#### [DATA EXTRACT]
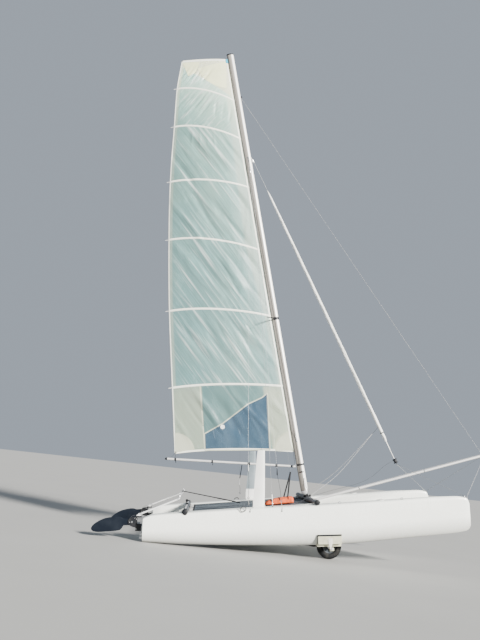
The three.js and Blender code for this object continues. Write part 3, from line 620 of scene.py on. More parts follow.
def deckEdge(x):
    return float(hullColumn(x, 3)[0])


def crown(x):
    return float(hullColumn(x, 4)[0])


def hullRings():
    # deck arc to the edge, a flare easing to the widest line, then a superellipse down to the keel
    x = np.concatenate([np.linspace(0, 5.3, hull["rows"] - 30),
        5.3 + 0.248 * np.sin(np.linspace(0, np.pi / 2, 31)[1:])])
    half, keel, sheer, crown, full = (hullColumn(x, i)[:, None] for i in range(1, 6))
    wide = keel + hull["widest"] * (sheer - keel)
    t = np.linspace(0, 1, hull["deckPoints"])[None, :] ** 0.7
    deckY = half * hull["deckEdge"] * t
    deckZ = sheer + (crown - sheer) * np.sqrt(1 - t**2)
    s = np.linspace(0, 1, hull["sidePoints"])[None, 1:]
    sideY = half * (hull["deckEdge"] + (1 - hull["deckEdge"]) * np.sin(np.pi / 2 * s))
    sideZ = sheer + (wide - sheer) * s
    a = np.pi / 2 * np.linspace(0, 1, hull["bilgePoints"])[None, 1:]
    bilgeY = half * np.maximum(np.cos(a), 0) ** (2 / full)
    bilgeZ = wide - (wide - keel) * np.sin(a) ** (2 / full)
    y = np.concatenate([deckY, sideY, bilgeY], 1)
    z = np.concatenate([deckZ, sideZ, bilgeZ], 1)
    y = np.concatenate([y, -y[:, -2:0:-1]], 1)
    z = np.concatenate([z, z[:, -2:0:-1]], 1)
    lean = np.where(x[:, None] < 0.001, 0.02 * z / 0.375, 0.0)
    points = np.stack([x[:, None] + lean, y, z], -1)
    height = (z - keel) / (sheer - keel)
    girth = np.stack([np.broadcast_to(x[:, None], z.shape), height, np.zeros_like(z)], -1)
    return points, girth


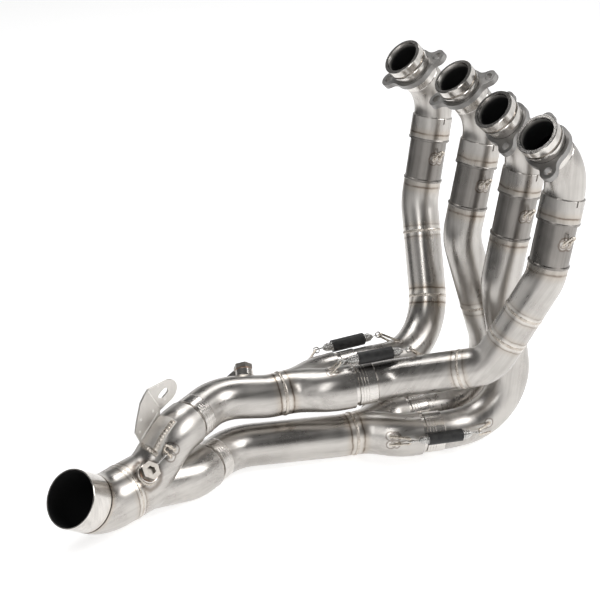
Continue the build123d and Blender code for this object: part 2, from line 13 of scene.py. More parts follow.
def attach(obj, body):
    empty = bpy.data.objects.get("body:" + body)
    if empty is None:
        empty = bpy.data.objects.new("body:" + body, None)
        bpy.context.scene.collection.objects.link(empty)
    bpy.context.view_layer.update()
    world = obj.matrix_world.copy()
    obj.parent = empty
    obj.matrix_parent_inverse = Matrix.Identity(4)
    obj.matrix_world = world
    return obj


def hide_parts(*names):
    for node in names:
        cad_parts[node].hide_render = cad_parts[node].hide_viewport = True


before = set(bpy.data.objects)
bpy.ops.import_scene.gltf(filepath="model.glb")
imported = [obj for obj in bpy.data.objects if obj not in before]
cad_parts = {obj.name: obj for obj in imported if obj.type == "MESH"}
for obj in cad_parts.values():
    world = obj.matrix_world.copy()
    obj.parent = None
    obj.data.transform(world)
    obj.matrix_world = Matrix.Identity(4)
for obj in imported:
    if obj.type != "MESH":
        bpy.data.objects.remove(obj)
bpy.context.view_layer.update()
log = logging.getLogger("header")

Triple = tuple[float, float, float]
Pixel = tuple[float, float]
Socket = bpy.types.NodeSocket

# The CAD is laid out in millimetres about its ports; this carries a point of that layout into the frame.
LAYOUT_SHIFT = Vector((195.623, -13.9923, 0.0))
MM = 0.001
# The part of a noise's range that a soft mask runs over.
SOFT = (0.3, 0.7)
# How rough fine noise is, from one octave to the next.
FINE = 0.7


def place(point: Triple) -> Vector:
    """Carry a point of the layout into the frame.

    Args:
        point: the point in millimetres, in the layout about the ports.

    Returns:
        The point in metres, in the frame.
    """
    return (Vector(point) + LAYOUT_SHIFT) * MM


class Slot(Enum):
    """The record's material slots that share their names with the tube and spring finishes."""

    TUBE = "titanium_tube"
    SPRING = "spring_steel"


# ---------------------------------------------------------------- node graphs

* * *

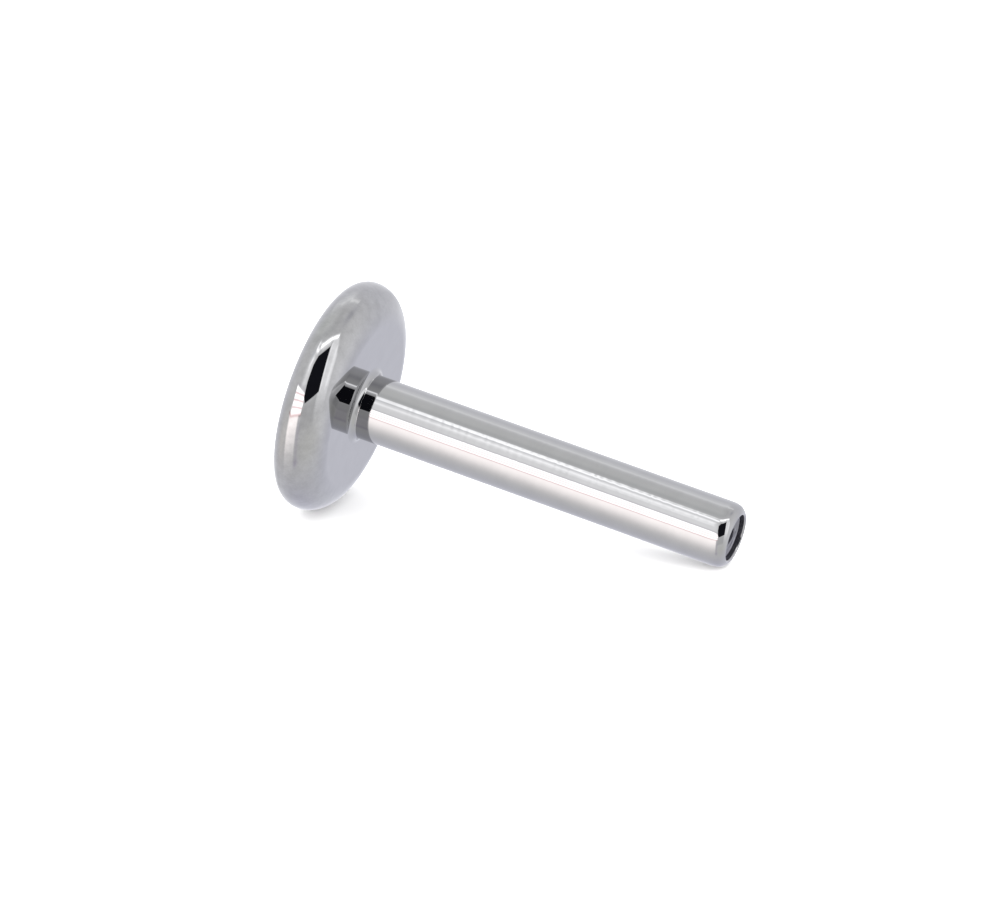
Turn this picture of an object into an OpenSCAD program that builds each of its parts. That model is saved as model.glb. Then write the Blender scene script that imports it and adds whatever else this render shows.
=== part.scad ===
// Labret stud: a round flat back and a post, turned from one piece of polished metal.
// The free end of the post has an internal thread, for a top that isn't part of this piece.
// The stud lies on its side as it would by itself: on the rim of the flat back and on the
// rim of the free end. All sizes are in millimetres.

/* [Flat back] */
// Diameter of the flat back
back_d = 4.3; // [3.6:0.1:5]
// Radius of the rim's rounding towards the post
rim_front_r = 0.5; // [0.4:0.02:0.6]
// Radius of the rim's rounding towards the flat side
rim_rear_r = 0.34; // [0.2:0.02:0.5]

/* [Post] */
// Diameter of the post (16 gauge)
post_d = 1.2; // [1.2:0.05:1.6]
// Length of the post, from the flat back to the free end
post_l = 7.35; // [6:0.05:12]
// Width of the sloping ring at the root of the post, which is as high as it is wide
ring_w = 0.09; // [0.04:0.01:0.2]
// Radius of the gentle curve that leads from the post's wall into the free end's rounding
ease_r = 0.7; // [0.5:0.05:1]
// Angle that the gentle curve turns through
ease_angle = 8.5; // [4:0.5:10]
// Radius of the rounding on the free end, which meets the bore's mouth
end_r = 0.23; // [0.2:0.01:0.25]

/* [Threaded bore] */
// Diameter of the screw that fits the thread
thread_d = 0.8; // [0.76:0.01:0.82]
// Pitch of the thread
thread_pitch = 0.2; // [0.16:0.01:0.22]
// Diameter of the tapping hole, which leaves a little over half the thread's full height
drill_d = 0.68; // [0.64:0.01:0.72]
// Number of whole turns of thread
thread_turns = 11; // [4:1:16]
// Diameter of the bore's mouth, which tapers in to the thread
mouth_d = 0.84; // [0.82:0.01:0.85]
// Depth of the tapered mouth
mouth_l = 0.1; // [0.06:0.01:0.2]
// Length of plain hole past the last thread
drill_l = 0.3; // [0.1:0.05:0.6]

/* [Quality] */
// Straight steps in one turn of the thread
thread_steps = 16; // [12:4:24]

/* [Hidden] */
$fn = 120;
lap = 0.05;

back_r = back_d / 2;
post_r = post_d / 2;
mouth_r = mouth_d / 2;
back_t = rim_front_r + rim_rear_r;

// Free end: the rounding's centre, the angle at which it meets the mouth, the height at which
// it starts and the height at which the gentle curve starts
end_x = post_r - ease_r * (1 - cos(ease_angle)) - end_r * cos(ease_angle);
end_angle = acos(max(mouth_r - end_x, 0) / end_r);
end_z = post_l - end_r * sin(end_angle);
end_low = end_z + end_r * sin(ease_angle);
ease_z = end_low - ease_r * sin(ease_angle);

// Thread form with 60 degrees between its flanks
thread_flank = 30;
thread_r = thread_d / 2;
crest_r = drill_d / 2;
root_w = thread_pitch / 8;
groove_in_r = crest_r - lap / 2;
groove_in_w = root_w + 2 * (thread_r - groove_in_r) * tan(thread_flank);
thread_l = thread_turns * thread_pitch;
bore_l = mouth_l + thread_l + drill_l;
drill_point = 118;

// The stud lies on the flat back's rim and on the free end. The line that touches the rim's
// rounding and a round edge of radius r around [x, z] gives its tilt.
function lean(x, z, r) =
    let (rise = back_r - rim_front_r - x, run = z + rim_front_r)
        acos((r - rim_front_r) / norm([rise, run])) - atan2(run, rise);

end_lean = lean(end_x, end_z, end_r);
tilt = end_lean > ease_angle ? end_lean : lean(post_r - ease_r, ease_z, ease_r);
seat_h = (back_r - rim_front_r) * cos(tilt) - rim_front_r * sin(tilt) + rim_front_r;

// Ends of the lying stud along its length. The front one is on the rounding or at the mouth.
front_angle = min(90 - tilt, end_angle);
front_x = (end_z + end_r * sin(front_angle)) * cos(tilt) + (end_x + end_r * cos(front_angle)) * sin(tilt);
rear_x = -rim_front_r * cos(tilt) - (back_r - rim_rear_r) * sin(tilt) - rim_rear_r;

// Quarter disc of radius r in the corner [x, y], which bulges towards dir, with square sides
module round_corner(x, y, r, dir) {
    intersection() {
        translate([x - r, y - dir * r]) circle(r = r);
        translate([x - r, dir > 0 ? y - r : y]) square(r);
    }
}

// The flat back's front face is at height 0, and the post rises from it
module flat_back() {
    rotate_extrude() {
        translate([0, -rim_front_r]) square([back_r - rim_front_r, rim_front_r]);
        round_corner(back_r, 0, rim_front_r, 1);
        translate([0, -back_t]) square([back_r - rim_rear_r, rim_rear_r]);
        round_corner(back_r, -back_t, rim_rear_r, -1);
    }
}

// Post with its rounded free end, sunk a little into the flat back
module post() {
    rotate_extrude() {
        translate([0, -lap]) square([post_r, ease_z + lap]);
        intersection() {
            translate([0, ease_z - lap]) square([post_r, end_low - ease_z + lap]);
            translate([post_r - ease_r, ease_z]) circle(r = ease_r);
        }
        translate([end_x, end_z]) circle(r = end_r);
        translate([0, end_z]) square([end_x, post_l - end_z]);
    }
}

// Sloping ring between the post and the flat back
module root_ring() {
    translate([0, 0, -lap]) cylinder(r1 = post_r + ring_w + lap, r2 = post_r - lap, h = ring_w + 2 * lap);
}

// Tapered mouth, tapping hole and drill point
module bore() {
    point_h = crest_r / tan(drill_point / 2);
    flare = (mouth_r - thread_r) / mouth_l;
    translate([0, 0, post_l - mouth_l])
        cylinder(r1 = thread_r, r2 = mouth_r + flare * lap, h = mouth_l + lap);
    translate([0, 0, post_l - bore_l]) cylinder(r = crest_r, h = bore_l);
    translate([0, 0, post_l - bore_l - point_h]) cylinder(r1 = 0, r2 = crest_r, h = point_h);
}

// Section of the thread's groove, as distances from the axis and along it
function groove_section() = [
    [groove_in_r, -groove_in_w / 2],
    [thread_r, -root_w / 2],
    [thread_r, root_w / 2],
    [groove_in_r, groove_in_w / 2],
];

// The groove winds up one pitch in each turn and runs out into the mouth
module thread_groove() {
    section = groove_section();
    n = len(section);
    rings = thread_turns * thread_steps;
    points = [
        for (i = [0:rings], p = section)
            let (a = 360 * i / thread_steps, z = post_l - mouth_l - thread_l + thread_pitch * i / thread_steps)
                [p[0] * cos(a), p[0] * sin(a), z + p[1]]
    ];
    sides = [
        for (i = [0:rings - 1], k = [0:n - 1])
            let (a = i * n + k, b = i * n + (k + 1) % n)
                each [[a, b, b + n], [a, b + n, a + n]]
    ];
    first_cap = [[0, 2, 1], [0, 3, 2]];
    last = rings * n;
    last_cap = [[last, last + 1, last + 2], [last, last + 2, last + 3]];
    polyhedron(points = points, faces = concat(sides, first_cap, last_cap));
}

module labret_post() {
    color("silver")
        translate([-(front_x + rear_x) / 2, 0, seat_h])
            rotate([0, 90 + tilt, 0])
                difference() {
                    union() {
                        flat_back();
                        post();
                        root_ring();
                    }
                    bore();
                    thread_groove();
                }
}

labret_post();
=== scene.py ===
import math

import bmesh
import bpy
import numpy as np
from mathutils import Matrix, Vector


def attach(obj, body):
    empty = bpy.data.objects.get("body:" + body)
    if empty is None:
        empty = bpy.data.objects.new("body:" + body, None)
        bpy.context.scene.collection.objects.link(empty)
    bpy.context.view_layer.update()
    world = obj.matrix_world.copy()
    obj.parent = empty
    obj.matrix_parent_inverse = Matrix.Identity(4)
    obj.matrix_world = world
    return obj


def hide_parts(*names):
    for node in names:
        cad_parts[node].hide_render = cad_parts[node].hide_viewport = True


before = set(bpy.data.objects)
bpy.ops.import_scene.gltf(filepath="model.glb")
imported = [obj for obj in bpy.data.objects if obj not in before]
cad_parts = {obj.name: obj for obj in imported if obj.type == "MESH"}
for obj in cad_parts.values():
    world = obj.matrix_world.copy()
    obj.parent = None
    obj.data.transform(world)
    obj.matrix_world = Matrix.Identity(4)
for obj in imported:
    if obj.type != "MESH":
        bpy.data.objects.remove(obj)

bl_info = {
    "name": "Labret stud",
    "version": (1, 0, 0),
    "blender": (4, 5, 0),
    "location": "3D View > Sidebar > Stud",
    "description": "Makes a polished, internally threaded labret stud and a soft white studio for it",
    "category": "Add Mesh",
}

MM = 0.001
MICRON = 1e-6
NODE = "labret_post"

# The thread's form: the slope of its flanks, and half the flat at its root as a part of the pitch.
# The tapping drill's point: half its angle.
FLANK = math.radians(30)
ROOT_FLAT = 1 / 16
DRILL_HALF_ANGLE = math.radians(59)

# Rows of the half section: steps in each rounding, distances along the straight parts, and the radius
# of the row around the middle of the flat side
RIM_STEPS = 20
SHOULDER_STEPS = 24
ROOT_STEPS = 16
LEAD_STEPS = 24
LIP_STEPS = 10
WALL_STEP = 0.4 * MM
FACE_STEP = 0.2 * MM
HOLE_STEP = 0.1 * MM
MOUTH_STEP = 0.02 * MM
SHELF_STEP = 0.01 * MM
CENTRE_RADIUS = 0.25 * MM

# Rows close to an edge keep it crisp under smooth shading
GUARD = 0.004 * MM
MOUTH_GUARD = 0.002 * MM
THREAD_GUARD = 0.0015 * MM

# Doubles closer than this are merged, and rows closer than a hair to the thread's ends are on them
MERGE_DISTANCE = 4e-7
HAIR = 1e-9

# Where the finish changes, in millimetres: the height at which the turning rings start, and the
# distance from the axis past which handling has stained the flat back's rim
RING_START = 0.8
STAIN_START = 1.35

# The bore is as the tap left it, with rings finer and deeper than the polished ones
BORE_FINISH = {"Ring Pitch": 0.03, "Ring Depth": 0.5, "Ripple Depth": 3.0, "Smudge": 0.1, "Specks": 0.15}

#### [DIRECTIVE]
Look through the entries above and quote exactly the lines from the line with "The three.js and" to the line with "return float(hullColumn(x, 4)[0])", counting both of those lines.

#### [SOLUTION TO THIS EXERCISE]
The three.js and Blender code for this object continues. Write part 3, from line 620 of scene.py on. More parts follow.
def deckEdge(x):
    return float(hullColumn(x, 3)[0])


def crown(x):
    return float(hullColumn(x, 4)[0])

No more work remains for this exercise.